11 convicts released: ‘It is legal, but is it just?’ | Mumbai news

Mumbai: The release of 11 men who raped Godhra riot victim Bilkis Bano generated outrage and retired Justice Umesh Salvi, who sentenced the men to life imprisonment in 2008 said that while the Gujarat government had the discretion to remit them, it should have been sensitive while taking that decision.

Justice Salvi was speaking at a solidarity meeting organised in the city on Tuesday by United Against Injustice and Discrimination, a coalition of civil society groups convened by retired Justice Abhay Thipsay. The meeting was also attended by the general secretary of the All-India Ulema Council, Maulana Mehmood Daryabadi, advocate Gayatri Singh of People’s Unity for Civil Liberties (PUCL), Dr Vivek Korde from Mulbhut Adhikar Sangharsh Samiti and Uzma Nahid from India International Women’s Alliance (IIWA).

Justice Salvi, a special judge in the Mumbai City Civil and Sessions Court at the time, sentenced 11 men to life imprisonment for raping Bano and killing seven members of her family, including her three-year-old daughter, during the Gujarat riots in 2002. Bano was fleeing the Godhra violence when she was gangraped. She was 21, and five months pregnant at the time. Their conviction was later upheld by the Bombay high court.

The men were lodged in a Godhra jail and one of them had moved the Supreme Court seeking remission of sentence. The court directed the state government to form a panel to look into the issue of remission, which unanimously agreed to their release.

“The case had to come in front of me when I was a Sessions court judge after jumping over several hurdles. All due legal processes were followed before the conviction was reached, and all of it is on record,” said Justice Salvi.

While the remission was legal, was it just, he asked.

After the conviction was made by the court, it was in the government’s hand to carry out the sentence and they also have the discretion to remit the convicts, he added.

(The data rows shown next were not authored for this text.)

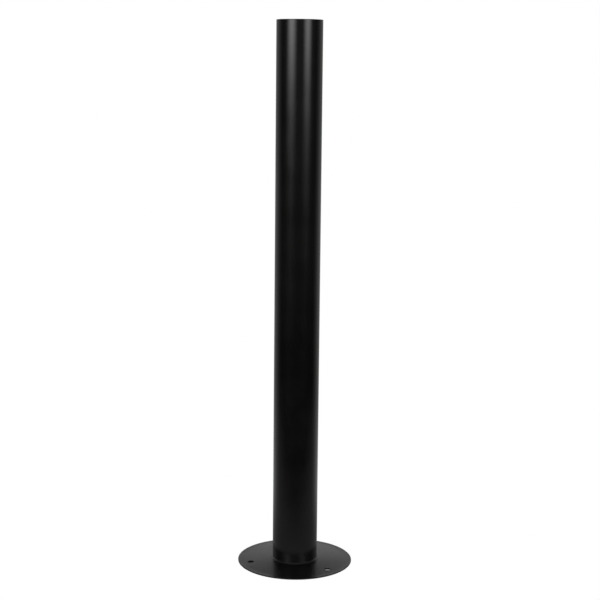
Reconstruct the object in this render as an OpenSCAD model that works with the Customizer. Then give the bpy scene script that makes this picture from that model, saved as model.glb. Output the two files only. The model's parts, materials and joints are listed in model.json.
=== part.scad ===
// Round bollard post: a steel tube stands on a thin round base plate pressed to a shallow cone,
// held by one fillet weld all round its foot, and a moulded cap is pressed into its top.
// All sizes are in millimetres.
// Origin: centre of the base plate, on the ground. +Z runs up the tube, and +Y passes through
// one of the fixing holes.

/* [Post] */
// Height of the whole post, from the ground to the rim of the tube
post_h = 915; // [500:5:1200]
// Outside diameter of the tube
tube_d = 76.1; // [60.3:0.1:88.9]
// Wall thickness of the tube
tube_wall = 2; // [1.5:0.1:3.2]
// Rounding of the tube's top rim, outside and inside
rim_r = 0.5; // [0.2:0.1:0.7]

/* [Base plate] */
// Diameter of the base plate
plate_d = 195; // [190:1:260]
// Thickness of the base plate
plate_t = 2; // [2:0.5:4]
// How far the middle of the plate, under the tube, is pressed up above the rim
plate_rise = 2.8; // [1:0.2:8]
// Width of the flat land round the rim, which lies on the ground
plate_land = 4; // [2:0.5:8]
// Rounding of the plate's outer edge, above and below
plate_edge_r = 0.5; // [0.2:0.1:0.9]
// Diameter of the drain hole in the middle of the plate, inside the tube
drain_d = 12; // [6:1:30]

/* [Fixing holes] */
// Number of fixing holes, evenly spaced
hole_count = 3; // [3:1:8]
// Diameter of each fixing hole, for an M10 anchor or screw
hole_d = 10.5; // [6:0.5:14]
// Diameter of the circle through the hole centres
hole_pcd = 156; // [140:1:170]

/* [Foot weld] */
// Leg of the fillet weld, up the tube and out over the plate
weld_leg = 2.5; // [2:0.5:6]
// How far the face of the weld is hollowed below a straight fillet, as a part of its leg
weld_hollow = 0.12; // [0.05:0.01:0.20]

/* [Top cap] */
// Thickness of the cap's face
cap_face_t = 3; // [2:0.5:5]
// How far the cap's face lies below the rim of the tube
cap_sink = 0.5; // [0:0.1:3]
// Depth of the cap's skirt below its face
cap_skirt_h = 24; // [16:1:40]
// Wall thickness of the skirt
cap_skirt_wall = 2; // [1.5:0.5:4]
// Number of gripping fins round the skirt
cap_fin_count = 4; // [2:1:6]
// Thickness of each gripping fin
cap_fin_t = 1; // [0.8:0.1:1.5]

/* [Hidden] */
$fn = 96;
tube_r = tube_d / 2;
bore_r = tube_r - tube_wall;
foot_z = plate_t + plate_rise;
tube_h = post_h - foot_z;
// how steeply the plate falls away from the tube
cone_fall = atan(plate_rise / (plate_d / 2 - plate_land - tube_r));
first_hole_angle = 90;
// the cap
cap_top = post_h - cap_sink;
cap_face_gap = 0.15;
cap_face_r = bore_r - cap_face_gap;
cap_edge_r = 0.8;
cap_skirt_r = bore_r - 3;
cap_web_t = 1.5;
cap_web_h = 10;
cap_gate_d = 4;
cap_gate_depth = 0.4;
cap_fin_pitch = (cap_skirt_h - cap_fin_t) / cap_fin_count;
// the weld: its face is a hollow arc through both toes, centred on the bisector of the corner
weld_corner = 90 + cone_fall;
weld_sag = weld_leg * weld_hollow;
weld_chord = 2 * weld_leg * sin(weld_corner / 2);
weld_face_r = (pow(weld_chord / 2, 2) + pow(weld_sag, 2)) / (2 * weld_sag);
weld_centre = weld_leg * cos(weld_corner / 2) + weld_face_r - weld_sag;
weld_blank = 1.2 * weld_leg;
// how far a cutting tool runs past the face it cuts
past = 1;

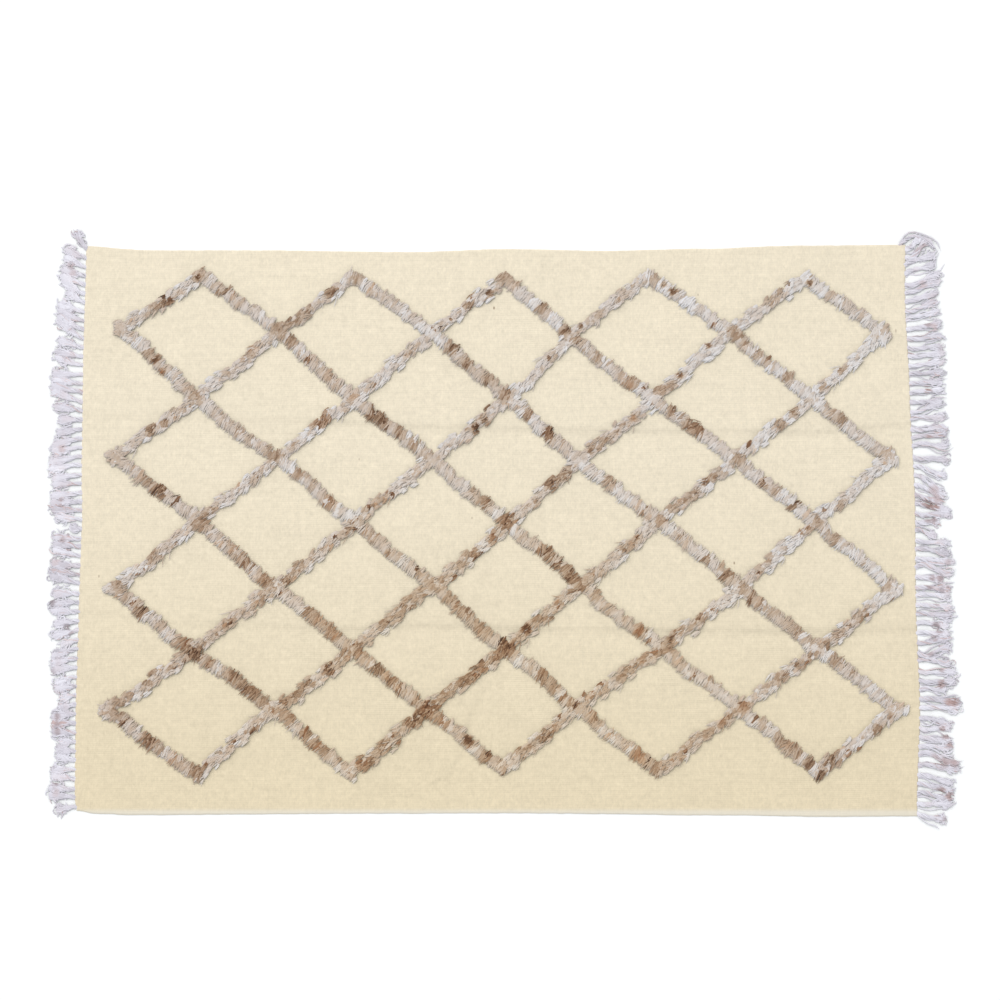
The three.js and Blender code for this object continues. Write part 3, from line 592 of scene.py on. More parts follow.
def ground_part(cloth):
    """The cloth's closed mesh: a grid on top, a rounded rim, and a flat underside."""
    length = cloth.length / MM
    shares = grid_shares(length, cloth.mesh_size / MM, RIM_INSETS)
    y = ground_rows(cloth, (shares - 0.5) * length)
    left, right = left_x(cloth, y), right_x(cloth, y)
    x = left + (right - left) * shares
    y = ground_rows(cloth, x.mean(axis=0))
    up, across = y.shape
    side_inset = np.minimum(shares, 1 - shares)[None] * length
    end_inset = np.minimum(y - y[:1], y[-1:] - y)
    radius = cloth.rim_radius / MM
    wobble = 0.55 * soft_noise(x + y, x - y, 24, 11) + 0.35 * soft_noise(x + y, x - y, 9, 12)
    edge = np.exp(-np.minimum(side_inset, end_inset) / RIM_WOBBLE_REACH)
    push_x = np.where(side_inset < end_inset, np.sign(shares - 0.5)[None], 0)
    push_y = np.where(side_inset < end_inset, 0, np.sign(y))
    x, y = x + push_x * wobble * edge, y + push_y * wobble * edge
    z = cloth_top(cloth, x, y)
    for inset in (side_inset, end_inset):
        inside = np.clip(radius - inset, 0, radius)
        z = z - (radius - np.sqrt(radius ** 2 - inside ** 2))
    z = np.maximum(z, RIM_LOWEST)
    top = np.stack([x, y, z], axis=-1).reshape(-1, 3)
    # Painted shade along the creases and wrinkles, carried in the yarn attribute
    painted_shade = painted_crease_shade(x, y).reshape(-1)

    at = np.arange(up * across).reshape(up, across)
    a, b, c, d = at[:-1, :-1], at[:-1, 1:], at[1:, 1:], at[1:, :-1]
    faces = [np.stack([a, b, c], -1).reshape(-1, 3), np.stack([a, c, d], -1).reshape(-1, 3)]
    ring = np.concatenate([at[0, :-1], at[:-1, -1], at[-1, :0:-1], at[:0:-1, 0]])
    below = top[ring] * [1, 1, 0]
    below[:, :2] *= 1 - UNDERSIDE_INSET
    low = len(top) + np.arange(len(ring))
    nxt, low_next = np.roll(ring, -1), np.roll(low, -1)
    faces += [np.stack([ring, low, low_next], -1), np.stack([ring, low_next, nxt], -1)]
    outline = [Vector(point[:2]) for point in below]
    _, _, found, _, _, _ = delaunay_2d_cdt(outline, [], [list(range(len(outline)))], 1, 1e-7)
    under = np.array(found)
    one, two, three = below[under[:, 0], :2], below[under[:, 1], :2], below[under[:, 2], :2]
    turned = np.cross(two - one, three - one) > 0
    under[turned] = under[turned][:, ::-1]
    faces.append(low[under])
    painted_shade = np.concatenate([painted_shade, np.zeros(len(below))])
    return {
        "points": np.concatenate([top, below]),
        "faces": np.concatenate(faces),
        "yarn": np.column_stack([painted_shade, painted_shade, painted_shade]),
    }


# The cloth's colour: where across the rug in metres the colour turns darker and warmer towards the near edge,
# and where the paler band along the near edge fades out, where the thick slubs show, and how strong each of
# these is
WARM_RANGE = (-0.75, 0.28)
PALE_BAND_RANGE = (-0.646, -0.634)
PALE_BAND_STRENGTH = 0.55
SLUB_RANGE = (0.72, 0.86)
SLUB_STRENGTH = 0.3
# How strongly the painted shade darkens the creases and wrinkles
CREASE_SHADE_STRENGTH = 0.075
CLOTH_LEVEL = 1.017


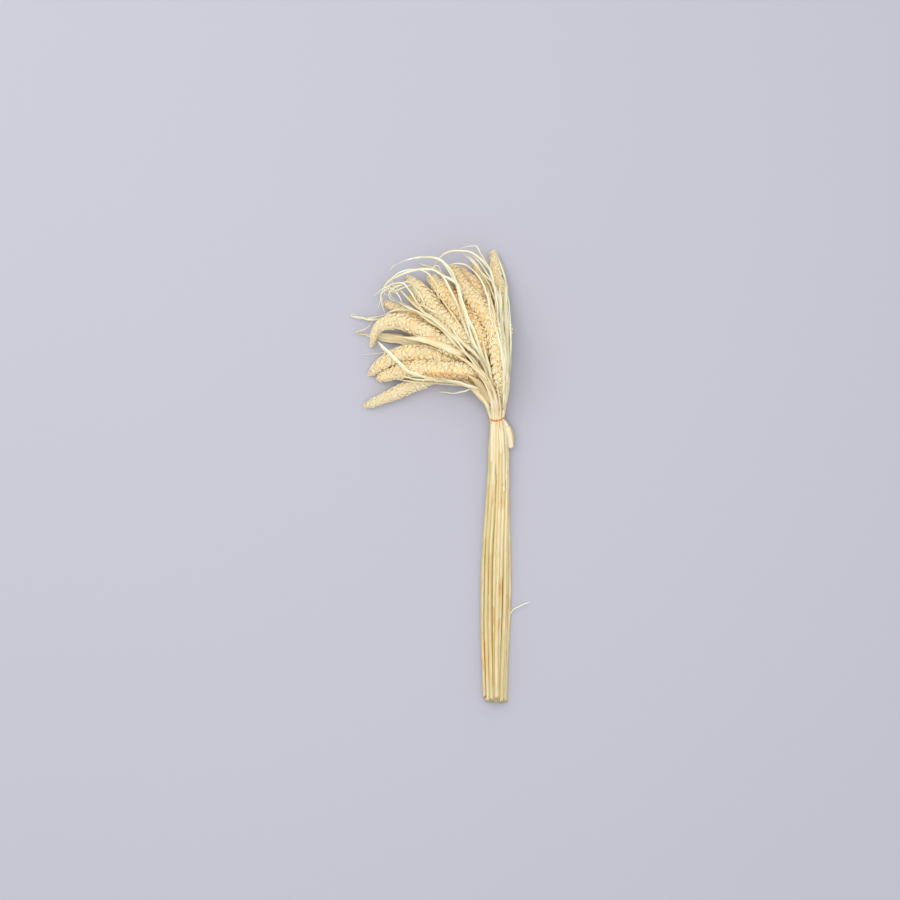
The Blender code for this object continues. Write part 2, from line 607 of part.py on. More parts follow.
def main():
    for obj in list(bpy.data.objects):
        bpy.data.objects.remove(obj)
    collection = bpy.data.collections.new("foxtail_millet_bundle")
    bpy.context.scene.collection.children.link(collection)
    stem_straw = straw_material("stem_straw", STRAW, 0.6)
    blade_straw = straw_material("blade_straw", BLADE_STRAW, 0.65)
    grain = straw_material("grain", GRAIN, 0.8)
    cord = straw_material("tie_cord", CORD_ORANGE, 0.5)

    rng = np.random.default_rng(11)
    slots = slots_for(HEADS)
    cuts = rng.uniform(-1, 1, len(HEADS)) * STEM_CUT_SPREAD
    strands = [draw_stalk(name, widest, path, slots[name], cut)
               for (name, (widest, path)), cut in zip(HEADS.items(), cuts)]
    strands += [draw_blade(name, *shape, rng) for name, shape in BLADES.items()]
    bundle = Bundle(strands)
    bundle.seat_blades()
    bundle.settle()
    bundle.settled()

    number = 0
    for strand in strands:
        if strand.foot_at:
            number += 1
            foot = strand.foot_at
            ahead, side, up = frames_along(strand.points)
            joint = strand.points[foot]
            reach = [joint - ahead[foot] * length for length in (JOINT_REACH, JOINT_GAP / 2)]
            stem = np.vstack([strand.points[:foot], reach])
            radii = np.append(strand.across[:foot], [STEM_RADIUS_NECK] * 2)
            stem_curve = tube_curve(f"stem_{number:02d}", stem, radii)
            add_object(f"stem_{number:02d}", stem_curve, stem_straw, collection)
            head = slice(foot, None)
            mesh = head_mesh(f"head_{number:02d}", strand.points[head], strand.across[head],
                             ahead[head], side[head], up[head], rng)
            add_object(f"head_{number:02d}", mesh, grain, collection)
        else:
            mesh = blade_mesh(strand.name, strand.points, strand.across, strand.roll)
            add_object(strand.name, mesh, blade_straw, collection)
    tie = tube_curve("tie", tie_points(), np.full(TIE_SEGMENTS, TIE_CORD_RADIUS), closed=True)
    add_object("tie", tie, cord, collection)
    centre_on_floor(collection)


main()
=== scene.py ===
# %% [markdown]
# This is the look of a dried bunch of foxtail millet. The part's own solids are the frame: every stem, seed
# head, leaf blade and the tie already lie where they belong. Each of them is replaced here by a finer piece
# that follows its line.

import bmesh
import bpy
import numpy as np
from mathutils import Matrix, Vector
from mathutils.bvhtree import BVHTree


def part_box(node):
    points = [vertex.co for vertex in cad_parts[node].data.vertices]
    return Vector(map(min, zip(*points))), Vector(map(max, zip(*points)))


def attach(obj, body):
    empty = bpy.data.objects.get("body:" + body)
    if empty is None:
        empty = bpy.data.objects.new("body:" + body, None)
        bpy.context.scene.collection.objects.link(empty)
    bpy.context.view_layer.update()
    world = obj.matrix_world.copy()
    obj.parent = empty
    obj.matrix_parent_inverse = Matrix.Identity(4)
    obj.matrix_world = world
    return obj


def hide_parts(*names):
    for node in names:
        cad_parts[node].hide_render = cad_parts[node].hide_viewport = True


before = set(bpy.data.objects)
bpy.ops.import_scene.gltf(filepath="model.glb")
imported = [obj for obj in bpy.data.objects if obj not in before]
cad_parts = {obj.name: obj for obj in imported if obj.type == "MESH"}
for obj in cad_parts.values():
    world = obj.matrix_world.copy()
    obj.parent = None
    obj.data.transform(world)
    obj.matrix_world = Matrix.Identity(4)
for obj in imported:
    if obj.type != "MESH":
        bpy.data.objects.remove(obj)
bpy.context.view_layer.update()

MM = 0.001
BODY = "root"
print("solids in the frame:", len(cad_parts))

# %% [markdown]
# The camera comes first, because the photograph fixes it. It looks straight down on the bunch from far away,
# so a tall head leans outwards very little. The tie is the landmark: its place in the picture and the real
# size of one pixel say where the middle of the picture lies.

# %% Camera
PICTURE_PIXELS = 900
TIE_PIXEL = (497.3, 418.5)
PIXEL_SIZE = 1.42 * MM
CAMERA_HEIGHT = 3.2
HEADS_HEIGHT = 0.03

tie_low, tie_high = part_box("tie")
tie_centre = (tie_low + tie_high) / 2
middle = PICTURE_PIXELS / 2
camera_data = bpy.data.cameras.new("camera")
camera_data.sensor_fit = "HORIZONTAL"
camera_data.lens = camera_data.sensor_width * (CAMERA_HEIGHT - HEADS_HEIGHT) / (PICTURE_PIXELS * PIXEL_SIZE)
camera = bpy.data.objects.new("camera", camera_data)
camera.location = (
    tie_centre.x + (middle - TIE_PIXEL[0]) * PIXEL_SIZE,
    tie_centre.y + (TIE_PIXEL[1] - middle) * PIXEL_SIZE,
    CAMERA_HEIGHT,
)
bpy.context.scene.collection.objects.link(camera)
bpy.context.scene.camera = camera
print(f"lens {camera_data.lens:.1f} mm over ({camera.location.x:.3f}, {camera.location.y:.3f})")

# %% [markdown]
# A pale floor and wide soft lamps make a plain studio. The largest lamp hangs beside the camera, so that
# it lights the gaps that the camera sees, and a smaller one at the upper left gives each stem and each
# head a brighter side. A bright world fills the shadows. The Standard view keeps pale straw pale, where
# the default view would grey it. Colours are written as a screen shows them, because that is how a
# photograph is read, and a short function turns them into the linear values that Blender's sockets take.

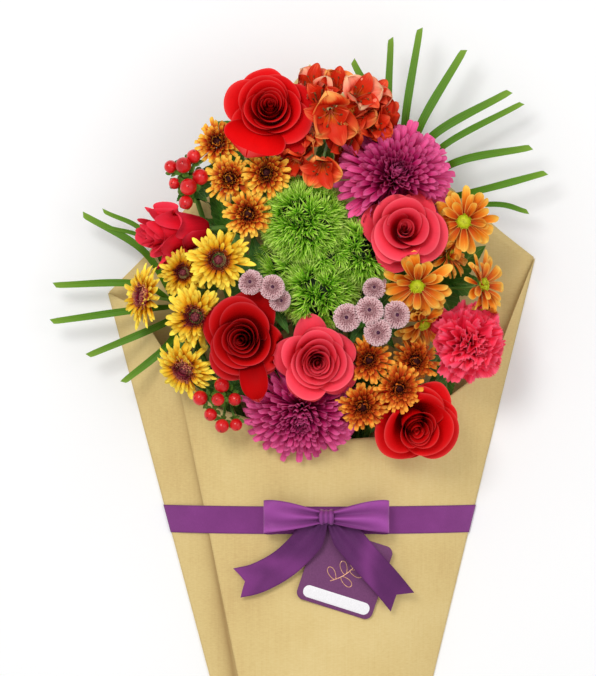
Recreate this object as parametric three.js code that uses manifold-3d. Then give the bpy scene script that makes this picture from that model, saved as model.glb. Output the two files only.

However, the government should have sought better legal understanding of the circumstances and the people involved, he said.

Dr Korde brought up the remarks made by Bharatiya Janata Party (BJP) Godhra legislator CK Raulji, one of the members of the panel that agreed to remit the sentence. Shortly after their release on August 15, Raulji said that the convicts were “Brahmins and had good values”. Korde said that the remarks indicated that this was akin to upholding the Manusmiriti — a Hindu text that codified social behaviours — over the country’s Constitution.

Maulana Daryabadi said that the most appalling part of the release was that the convicts were felicitated and fed sweets when they came out of jail. IIWA’s Nahid said the Gujarat government’s move seemed to be a warning to women who were survivors of gender-based violence, and made women around the country feel unsafe.

She didn’t just face the assault but also had to fight the entire system by herself until some activists and the National Human Rights Commission intervened,” said advocate Singh, who pointed to the failure of the system in recognising the crime.

Justice Thipsay, who convened the meeting, said the remission decision needed to be looked at from various angles. “We expect all government agencies to carry out their responsibilities with due integrity and not take arbitrary decisions that favour a certain section of the society,” he said.

Suggesting that an RTI enquiry should be filed to find out how many people convicted for gang rape were granted remission, he said, “In a society where people convicted of petty crimes due to poverty and hunger and stigmatised, how can we justify the felicitation of gang rape convicts?”